A committee aide said Democrats on the panel offered to schedule both hearings next week but have not heard back from Nunes. The aide said that the holdup for Nunes appears to be that he did not want Yates, in particular, to testify.

The Trump administration tried to block Yates from testifying this month, according to a Washington Post report. The administration denied Tuesday that it had tried to block Yates’s testimony.

Nunes told reporters Tuesday that he intended to reschedule Yates, Clapper and Brennan for an open hearing “as soon as we can get the questions answered from the FBI director.”

“That would be a logical first step,” Nunes added.

But he did not say when he expected Comey to return to the committee or whether he believed the FBI director could answer all his questions in one more closed-door meeting.

Nunes and Rep. Adam B. Schiff (Calif.), the ranking Democrat on the committee, are also waiting on information from the FBI, NSA and CIA in response to a letter they sent the three agency directors this month, asking for a full list of names of U.S. persons whose identities had been exposed after popping up in surveillance reports directed at other targets. Nunes, who has refused to reveal his source or the full substance of what he has seen, told reporters that the information he viewed at the White House suggesting that even the president’s identity may have been revealed would be part of those documents.

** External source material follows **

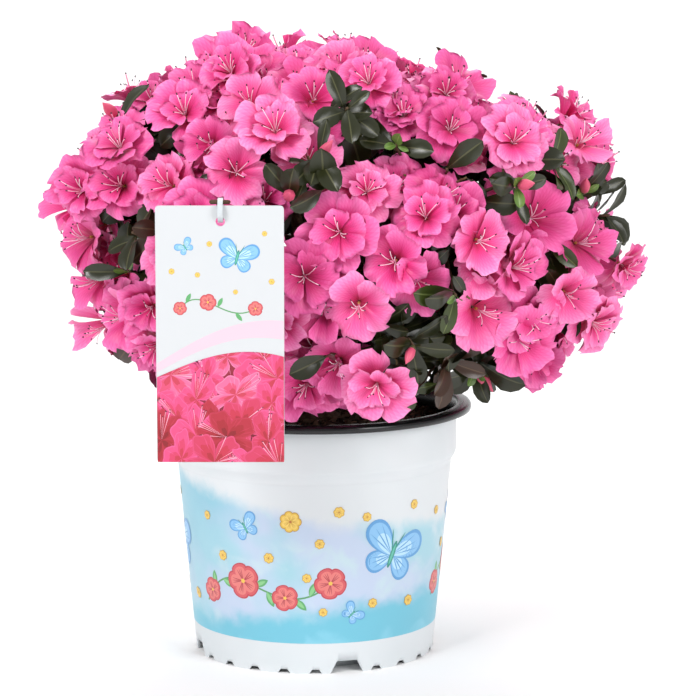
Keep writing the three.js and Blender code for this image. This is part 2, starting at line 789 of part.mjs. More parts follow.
function buildMass(cell, number) {
  const random = chance(101 + number);
  const stem = new THREE.LineCurve3(stemPoint(cell, 0), stemPoint(cell, 1));
  const stemPiece = twig(stem, 1, STEM_RADIUS, STEM_RADIUS * 0.7);
  const grown = { pieces: [stemPiece, core(cell, random)], flowers: [], taken: [] };
  const ends = [];
  for (const spray of cell.sprays) {
    const made = settleFlower(cell, spray, ends, random);
    if (!made) continue;
    const tuftEnd = made.centre.clone().addScaledVector(made.normal, -TUFT_SINK);
    ends.push({ ...made, end: spray.tuft ? tuftEnd : made.heart, tuft: spray.tuft });
  }
  const branches = [];
  ends.forEach((spray, order) => {
    const main = order < BRANCHES;
    const from = main ? stemPoint(cell, 0.95 - order * BRANCH_STEP) : branchFrom(branches, spray.end);
    const startRadius = main ? BRANCH_RADIUS : TWIG_RADIUS;
    spray.path = twigPath(from, spray);
    if (main) branches.push(spray.path);
    grown.pieces.push(twig(spray.path, 2, startRadius, TWIG_RADIUS));
    if (!spray.tuft) {
      grown.flowers.push(spray);
      grown.pieces.push(spray.geometry);
    }
  });
  for (const spray of ends) {
    const count = spray.tuft ? TUFT_LEAVES : LEAVES_PER_TWIG;
    const stretch = spray.tuft ? TUFT_STRETCH : TWIG_STRETCH;
    addLeaves(cell, grown, spray.path, count, stretch, random);
  }
  if (cell.name === SPUR_CELL) grown.pieces.push(...spur(branches));
  const solid = wasm.Manifold.union(grown.pieces.map(solidOf));
  addPiece(`mass_${cell.name}`, geometryOf(mainBody(solid)), BLOSSOM);
}

// Tag.
function buildTag() {
  const shape = new THREE.Shape();
  const x = TAG_WIDTH / 2;
  const y = TAG_HEIGHT / 2;
  const r = TAG_CORNER;
  shape.moveTo(-x + r, -y);
  shape.lineTo(x - r, -y);
  shape.quadraticCurveTo(x, -y, x, -y + r);
  shape.lineTo(x, y - r);
  shape.quadraticCurveTo(x, y, x - r, y);
  shape.lineTo(-x + r, y);
  shape.quadraticCurveTo(-x, y, -x, y - r);
  shape.lineTo(-x, -y + r);
  shape.quadraticCurveTo(-x, -y, -x + r, -y);
  const hole = new THREE.Path();
  hole.absarc(TAG_HOLE.x - TAG_CENTRE.x, TAG_HOLE.z - TAG_CENTRE.z, TAG_HOLE_RADIUS, 0, 2 * Math.PI);
  shape.holes.push(hole);
  const geometry = new THREE.ExtrudeGeometry(shape, {
    depth: TAG_THICK,
    bevelEnabled: false,
    curveSegments: 5,
  });
  geometry.rotateX(Math.PI / 2);
  geometry.translate(TAG_CENTRE.x, TAG_CENTRE.y + TAG_THICK / 2, TAG_CENTRE.z);
  addPiece("tag", geometryOf(solidOf(geometry)), TAG_CARD);
}

// The tie is a closed flat loop: through the hole, up over the tag's edge and round the spur.
function tieLoop(shape, grow) {
  shape.absellipse(0, 0, TIE_HALF_DEPTH + grow, TIE_HALF_HEIGHT + grow, 0, 2 * Math.PI);
  return shape;
}

function buildTie() {
  const loop = tieLoop(new THREE.Shape(), TIE_THICK / 2);
  loop.holes.push(tieLoop(new THREE.Path(), -TIE_THICK / 2));
  const geometry = new THREE.ExtrudeGeometry(loop, {
    depth: TIE_WIDTH,
    bevelEnabled: false,
    curveSegments: 7,
  });
  geometry.rotateX(Math.PI / 2);
  geometry.rotateZ(Math.PI / 2);
  geometry.translate(TIE_CENTRE.x - TIE_WIDTH / 2, TIE_CENTRE.y, TIE_CENTRE.z);
  addPiece("tag_tie", geometryOf(solidOf(geometry)), TIE_PLASTIC);
}

buildPot();
buildRim();
buildSoil();
buildTrunk();
buildBoughs();
dealSprays();
cells.forEach(buildMass);
buildTag();
buildTie();

export default part;
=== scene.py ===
import math

import bpy
import numpy as np
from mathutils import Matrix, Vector


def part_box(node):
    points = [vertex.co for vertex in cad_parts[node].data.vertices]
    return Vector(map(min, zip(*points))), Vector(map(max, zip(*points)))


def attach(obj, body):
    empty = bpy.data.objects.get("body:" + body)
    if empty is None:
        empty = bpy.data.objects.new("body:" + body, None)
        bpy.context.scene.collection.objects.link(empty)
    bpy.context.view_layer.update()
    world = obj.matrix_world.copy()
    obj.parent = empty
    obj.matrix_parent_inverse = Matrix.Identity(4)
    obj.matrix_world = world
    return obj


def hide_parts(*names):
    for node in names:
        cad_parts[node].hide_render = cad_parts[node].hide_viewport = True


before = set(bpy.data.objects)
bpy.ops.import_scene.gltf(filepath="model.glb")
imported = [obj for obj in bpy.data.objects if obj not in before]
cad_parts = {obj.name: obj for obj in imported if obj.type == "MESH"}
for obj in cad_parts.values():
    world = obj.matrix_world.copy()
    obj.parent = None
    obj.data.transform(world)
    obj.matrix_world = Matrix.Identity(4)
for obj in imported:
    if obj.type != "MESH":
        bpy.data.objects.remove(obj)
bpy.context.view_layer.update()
mm = 0.001
fullTurn = 2 * math.pi
print("frame loaded")


# colour and materials

def linear(hexColour):
    channels = [int(hexColour[i : i + 2], 16) / 255 for i in (1, 3, 5)]
    return [c / 12.92 if c <= 0.04045 else ((c + 0.055) / 1.055) ** 2.4 for c in channels] + [1]


def addNode(material, kind, settings=None, inputs=None, links=None):
    node = material.node_tree.nodes.new(kind)
    for name, value in (settings or {}).items():
        setattr(node, name, value)
    for name, value in (inputs or {}).items():
        node.inputs[name].default_value = value
    for name, source in (links or {}).items():
        material.node_tree.links.new(source, node.inputs[name])
    return node


def makeMaterial(name, colour, roughness, **inputs):
    material = bpy.data.materials.new(name)
    material.use_nodes = True
    surface = material.node_tree.nodes["Principled BSDF"]
    surface.inputs["Base Color"].default_value = linear(colour)
    surface.inputs["Roughness"].default_value = roughness
    for key, value in inputs.items():
        surface.inputs[key.replace("_", " ")].default_value = value
    return material


# feeds one socket of the material's own shader
def drive(material, socket, output):
    surface = material.node_tree.nodes["Principled BSDF"]
    material.node_tree.links.new(output, surface.inputs[socket])


# colour that wanders between hex colours with noise of a size in millimetres
def mottle(material, colours, size, detail=4):
    where = addNode(material, "ShaderNodeTexCoord").outputs["Object"]
    inputs = {"Scale": 1 / (size * mm), "Detail": detail, "Roughness": 0.6}
    noise = addNode(material, "ShaderNodeTexNoise", inputs=inputs, links={"Vector": where})
    ramp = addNode(material, "ShaderNodeValToRGB", links={"Fac": noise.outputs["Fac"]})
    stops = ramp.color_ramp.elements
    for number, spot in enumerate(np.linspace(0.32, 0.68, len(colours))):
        stop = stops[number] if number < 2 else stops.new(spot)  # a ramp starts with two stops
        stop.position, stop.color = spot, linear(colours[number])
    drive(material, "Base Color", ramp.outputs["Color"])


# fine relief from noise; depth and size in millimetres
def roughen(material, size, depth, detail=6):
    where = addNode(material, "ShaderNodeTexCoord").outputs["Object"]
    inputs = {"Scale": 1 / (size * mm), "Detail": detail}
    noise = addNode(material, "ShaderNodeTexNoise", inputs=inputs, links={"Vector": where})
    inputs = {"Strength": 0.6, "Distance": depth * mm}
    bump = addNode(material, "ShaderNodeBump", inputs=inputs, links={"Height": noise.outputs["Fac"]})
    drive(material, "Normal", bump.outputs["Normal"])


# meshes from arrays

class Pile:
    def __init__(self):
        self.points, self.triangles, self.choices, self.count = [], [], [], 0

    def add(self, points, triangles, choice=0):
        self.points.append(points)
        self.triangles.append(triangles + self.count)
        self.choices.append(np.broadcast_to(np.asarray(choice), len(triangles)))
        self.count += len(points)


def addObject(name, data):
    added = bpy.data.objects.new(name, data)
    bpy.context.collection.objects.link(added)
    return added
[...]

Nunes said Tuesday that he expected the NSA to turn over the information about such “unmasked” names to the committee by Wednesday or Thursday of this week. He did not say when the committee would receive similar information from the CIA and FBI, which also have legal procedures to reveal incidentally collected names internally when doing so is important to understand a surveillance report’s intelligence value.